There’s even the apocryphal joke from a Yellowstone Ranger how there’s “a significant overlap between the dumbest tourists and smartest bears” (in the context of bear-proof but human-accesible bins).

So the fact is that there isn’t one single thing that elevates humans over animals, some single hurdle to clear. To the best of my knowledge, what allowed humanity to surpass animals is complex speech and dextrous hands.

One for allowing ideas to transcend any single individual and allow progress of a group. Again, species like crows seem to have the same ability (mind, this is still being researched). Other species, like chimps, have rather limited language, so a limited ability to pass on ideas.

The other for complex interaction with the world. Making complex tools, and eventually writing (which ties in to complex soeech, I suppose). Even other toolmaking species don’t have a human’s capacity.

Anonymous 0 Comments

There was a similar question asked here yesterday, actually.

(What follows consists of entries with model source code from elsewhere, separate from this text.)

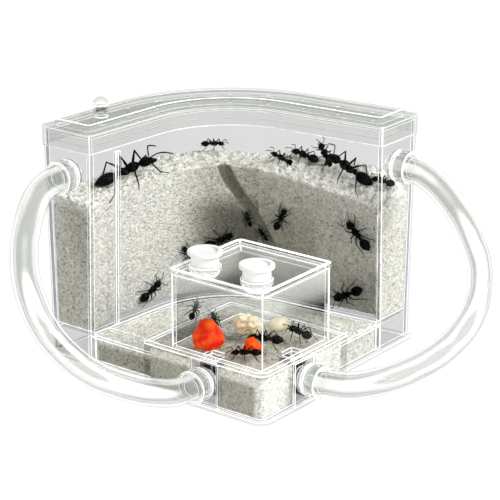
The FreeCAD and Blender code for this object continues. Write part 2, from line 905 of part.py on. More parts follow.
def hose(name, route, outward):
    """Clear hose that follows its route from flange to flange."""
    path = hose_path(name, route)
    solids = []
    for diameter in (hose_outside, hose_bore):
        ring = Part.Wire(Part.makeCircle(diameter / 2, route[0], outward))
        solids.append(path.makePipeShell([ring], True, False))
    pipe = solids[0].cut(solids[1])
    section = math.pi / 4 * (hose_outside**2 - hose_bore**2)
    print(name, "volume over section times length", round(pipe.Volume / (section * path.Length), 4))
    return pipe


# ---------------------------------------------------------------- food
# Rings of a carrot chunk: width in parts of its own, height in parts of its own, shift to the back.
carrot_rings = [(0.8, 0.0, 0.0), (1.0, 0.35, 0.0), (0.35, 1.0, 0.08)]
carrot_sides = 6
carrot_turn_deg = 10.0


def feeding_place(along, across):
    """A place on the feeding box's floor, in parts of the box's length and width."""
    return Vector(feeding_x0 + along * feeding_length, feeding_y0 + across * feeding_width, window_top)


def carrot_chunk(place, width, height):
    """Cut piece of carrot: a six-sided block that narrows upwards."""
    rings = []
    for size, level, shift in carrot_rings:
        points = []
        for side in range(carrot_sides):
            angle = math.radians(360 / carrot_sides * side + carrot_turn_deg)
            reach = size * width / 2
            x = reach * math.cos(angle) - shift * width
            y = reach * math.sin(angle) + shift * width
            points.append(place + Vector(x, y, level * height))
        rings.append(Part.makePolygon(points + points[:1]))
    return Part.makeLoft(rings, True, True)


def turned(outline, length):
    """A solid turned about the X axis; its outline gives places and radii in parts of its length."""
    points = [Vector(place * length, 0, radius * length) for place, radius in outline]
    return Part.Face(Part.makePolygon(points + points[:1])).revolve(Vector(0, 0, 0), Vector(1, 0, 0), 360)


# Half outline of a kernel, as place and radius along it.
kernel_outline = [
    (-0.5, 0.0),
    (-0.47, 0.12),
    (-0.38, 0.22),
    (-0.2, 0.31),
    (0.0, 0.34),
    (0.2, 0.31),
    (0.38, 0.21),
    (0.47, 0.11),
    (0.5, 0.0),
]
kernel_sink_share = 0.02


def kernel(place, heading_deg, length):
    """Oval kernel that lies on the floor, flat where it rests."""
    body = turned(kernel_outline, length)
    radius = max(radius for place, radius in kernel_outline) * length
    body.Placement = Placement(place + up * (radius - kernel_sink_share * length), Rotation(up, heading_deg))
    x, y, z = place
    return body.cut(box(x - length, y - length, z - length, x + length, y + length, z))


# ---------------------------------------------------------------- ants
# Length of a middling worker.  Every ant is made at this length and then scaled.
worker_length = 20.0
limb_share = 0.028
# Half outline from the tail to the head, as place and radius along it.
ant_outline = [
    (-0.5, 0.0),
    (-0.48, 0.05),
    (-0.42, 0.095),
    (-0.33, 0.12),
    (-0.24, 0.11),
    (-0.17, 0.07),
    (-0.13, 0.03),
    (-0.1, 0.045),
    (-0.07, 0.03),
    (-0.03, 0.055),
    (0.04, 0.07),
    (0.14, 0.075),
    (0.2, 0.055),
    (0.24, 0.03),
    (0.28, 0.075),
    (0.35, 0.095),
    (0.43, 0.085),
    (0.48, 0.045),
    (0.5, 0.0),
]
# Hip, knee and foot of the legs of one side, seen from above, then root, elbow and tip of its feeler.
ant_legs = [
    ((0.16, 0.0), (0.28, 0.16), (0.4, 0.24)),
    ((0.1, 0.0), (0.08, 0.2), (0.04, 0.32)),
    ((0.04, 0.0), (-0.12, 0.18), (-0.34, 0.28)),
]
knee_rise_share = 0.08
ant_feeler = ((0.44, 0.03, 0.02), (0.5, 0.16, 0.06), (0.62, 0.18, 0.0))


def ant_body(stance):
    """One ant of the pattern length about its middle, its feet below it by the stance."""
    limbs = [ant_feeler]
    for hip, knee, foot in ant_legs:
        limbs.append(((*hip, 0.0), (*knee, knee_rise_share), (*foot, limb_share / 2 - stance)))
    bars = []
    for limb in limbs:
        for side in (-1, 1):
            points = [Vector(x, side * y, z) * worker_length for x, y, z in limb]
            for start, stop in zip(points, points[1:]):
                run = stop - start
                bars.append(rod(limb_share * worker_length, start, run, run.Length))
    return turned(ant_outline, worker_length).multiFuse(bars)


def stand(shape, place, heading, facing):
    """Turn a shape so that it heads one way with its back to another, and put it in its place."""
    side = facing.cross(heading).normalize()
    ahead = side.cross(facing).normalize()
    turned = shape.copy()
    turned.Placement = Placement(place, Rotation(ahead, side, facing, "ZXY"))
    return turned


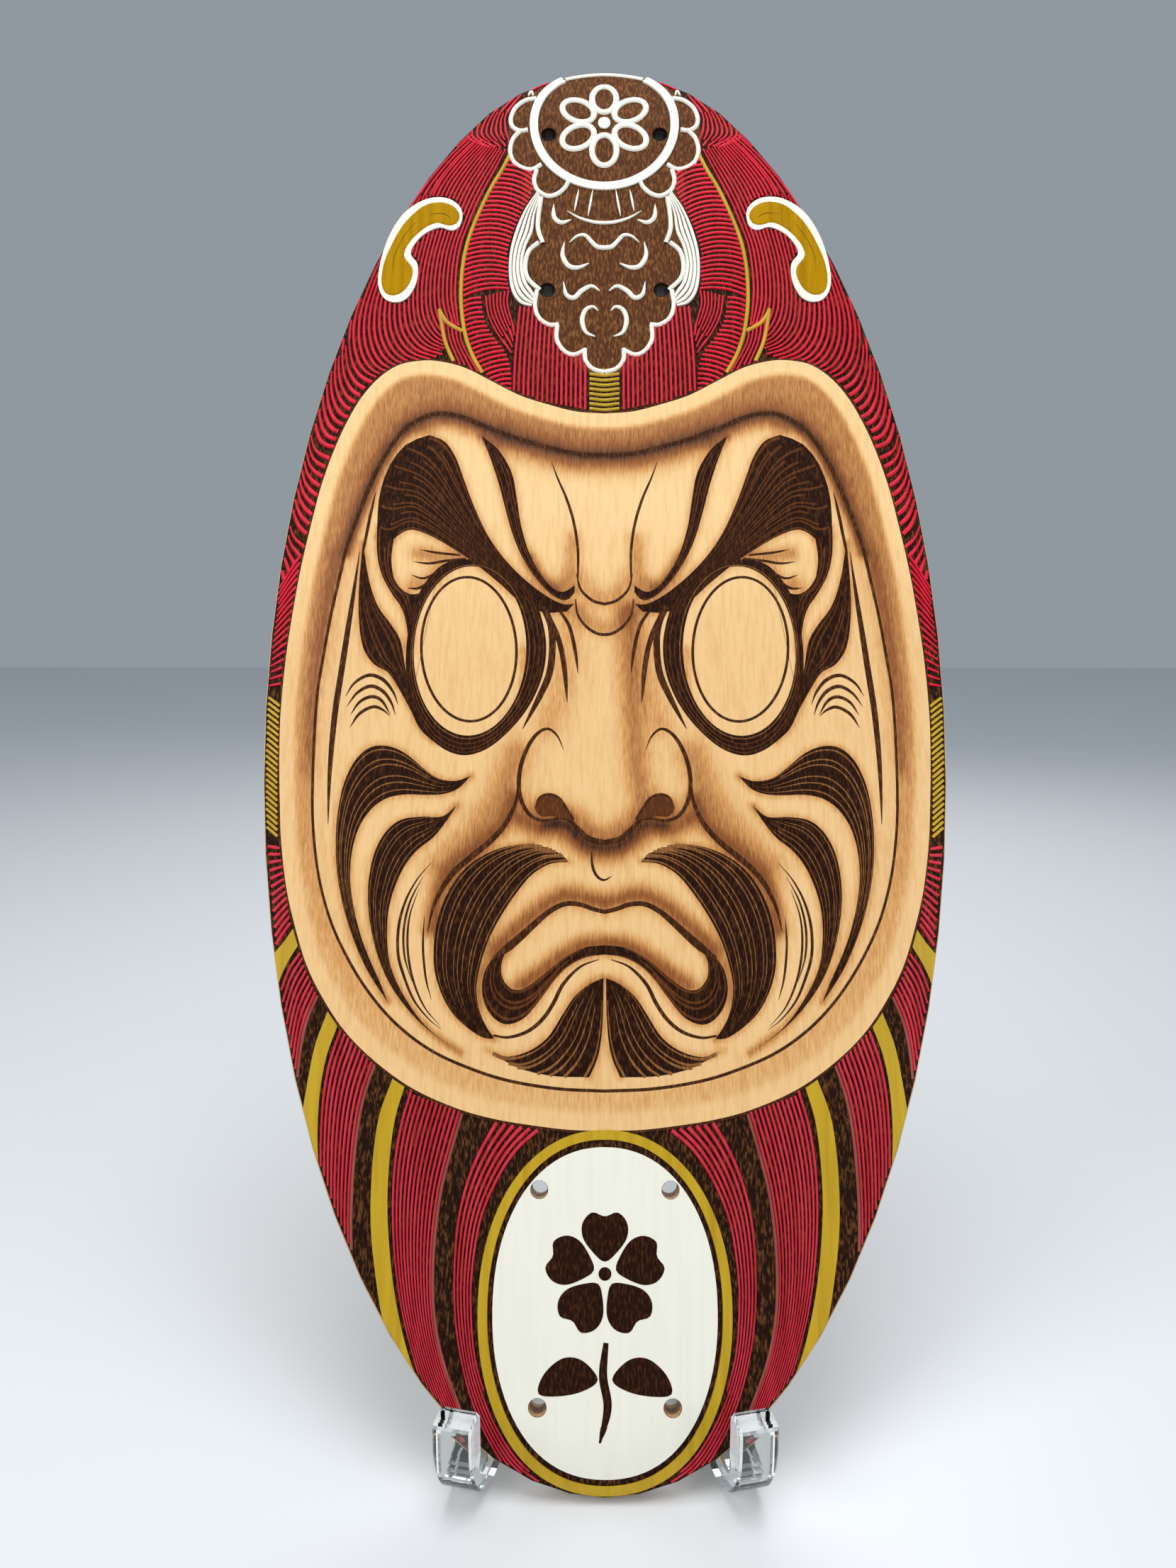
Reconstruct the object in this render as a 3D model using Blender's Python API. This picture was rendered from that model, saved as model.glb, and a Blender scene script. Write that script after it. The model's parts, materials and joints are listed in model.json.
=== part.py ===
"""Daruma skateboard deck on a hinged acrylic easel.

The deck is seven maple plies pressed with a kicked nose and tail and a gentle concave. It leans back
in the two hooks of a clear easel, whose arms are joined at the rear by a small steel butt hinge.

World frame: +Z up, +X to the right of the engraved face, -Y towards the viewer of that face.
Deck frame: x across the board, y through it towards the back, z along it towards the nose.
Arm frame: origin on the hinge pin at floor level, the arm reaching along -y, x outwards.
"""

import math

import bmesh
import bpy
from mathutils import Vector

MM = 0.001

# The deck, measured along its face.
HALF_WIDTH = 118.0 * MM
HALF_LENGTH = 248.75 * MM
OUTLINE_MIDDLE = 1.75 * MM
NOSE_POWER = 1.11
TAIL_POWER = 1.06
KICK_START = 224.0 * MM
KICK_RADIUS = 70.0 * MM
NOSE_KICK = math.radians(22)
TAIL_KICK = math.radians(20)
CONCAVE_START = 28.0 * MM
CONCAVE_DEPTH = 8.0 * MM

# Its seven plies.
PLY_COUNT = 7
PLY_THICKNESS = 1.4 * MM
GLUE_LINE = 0.12 * MM
PLY_PITCH = PLY_THICKNESS + GLUE_LINE
DECK_THICKNESS = PLY_COUNT * PLY_PITCH - GLUE_LINE
EDGE_RADIUS = 3.0 * MM
INNER_GRID_INSET = 3.0 * MM
ROWS = 30
COLUMNS = 8
PLY_NAMES = (
    "ply_1_engraved_face",
    "ply_2_long_grain",
    "ply_3_cross_grain",
    "ply_4_core",
    "ply_5_cross_grain",
    "ply_6_long_grain",
    "ply_7_back_face",
)

# Old-school truck bolt pattern.
WHEELBASE = 311.15 * MM
BOLT_SPACING_ALONG = 63.5 * MM
BOLT_SPACING_ACROSS = 41.28 * MM
BOLT_HOLE_RADIUS = 2.75 * MM
BOLT_HOLE_SIDES = 12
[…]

The simple answer is that they don’t need to.

Evolution has no end-game. It’s not trying to evolve towards some goal or ideal final form. Being smart isn’t the point, surviving well enough to produce large numbers of offspring is and there are a lot of ways nature lets something do that.

Put another way, if evolution had any point produced particularly intelligent bears or piranhas that cleverness didn’t help them outcompete everyone else for resources the way it did us. There is no rule that says swimming really well or having powerful and fast jaws can’t also grant success.

Anonymous 0 Comments

Adding to what others said, intelligence doesn’t necessarily correlate to better survival for a species. The other hominid species all went extinct, and for most of human history, we weren’t all that different from animals behaviorally and socially until the development of agriculture something like 12k years ago. We also weren’t that much more successful than them until around then. In a detriment to us, our brain costs us significant resources, around 20% of energy the body uses per day. It also requires a long development period where babies are completely dependent upon their parents for survival for years. The large cranial size increases complications of birth, and decreases offspring per reproduction cycle, and the human gestational period is fairly long compared to most other animals, though not the longest.

Evolution is blind, and by the rules of mathematics, optimizes for survival of a species, though not necessarily an individual.

Anonymous 0 Comments

Others have talked about the fact that there is no “goal” for evolution and whatever trait moves you to survive and reproduce will win out and that is true. But let’s also look at it from the weird path that humans have taken. We were able to survive with the singular physical dominating trait of endurance. Pound for pound we are amazingly weak and slow but we can cover distances without rest like no other. The physical traits that allowed this to happen were lack of hair, sweat, and losing a lot of our digestive track to become lighter and more calorie efficient. Those features could not survive and propagate without the cognitive traits being there. The cognitive traits most important were pattern matching for tracking (because we are slow), communication for coordination, and abstract thinking/memory for teaching so we could prepare food that shorter digestive tracks could manage and make shelter and clothing against the cold.

As others have said, lots of these traits are shared and recognizable in other animals. So what prevents other animals from cognitively developing? I think the answer is that the process is slow, we got here first, and we did and will kill off anything that competes for our dominance and control of resources. So unlike other answers, I say that humans are the environmental factor that prevents other species from developing cognitively. We have a long history of exterminating creatures that are getting too clever for their own good (ie. impacting our plans.). There are very few environments where cognitive improvement would not significantly improve your survival chances. The only drawback is increased calorie use. I think that given enough time, cognitive improvement will happen (two steps forward one step back) unless you are in a non-competitive environment or go extinct.

Anonymous 0 Comments

Intelligence doesn’t have an inherent value. It’s a useful tool but it also causes some problems (e.g. large brains need a lot of energy to function). It’s not a “you win at life” card. The other animals are doing just fine without it.

Anonymous 0 Comments

I think that the fact we have evolved to walk upright freeing our hands has a big influence. Being able to walk and carry tools and weapons over long distances without the need for using our hands for transport. We could find a broken branch with a sharp end. Carry it to hunt. Kill our game and return with it to our safe camp. Because our hands were not used to support us we developed better fine motor function so if we discovered a sharp Stone we could take it with us to use to skin an animal and figure out how to use sinew as string to make axes and so it goes on.

Anonymous 0 Comments

Like everyone else said there isn’t any driving force that necessarily steers a species in this direction. However it happened at least once so scientifically there is nothing preventing another species from evolving to be more like us cognitively. I’d say realistically it would be us humans that would prevent it, because you better believe if a species started organizing farms and developing complex social structures we’d be jumping in to interfere, study them, try to “help” and we’d most likely mess it up for them if not cause their extinction.

Humans already split up the entire Earth and assigned ownership to different groups. Imagine some other species starts building a society and using resources, well some humans already decided you can’t do that here because this is Ohio and somebody owns that already.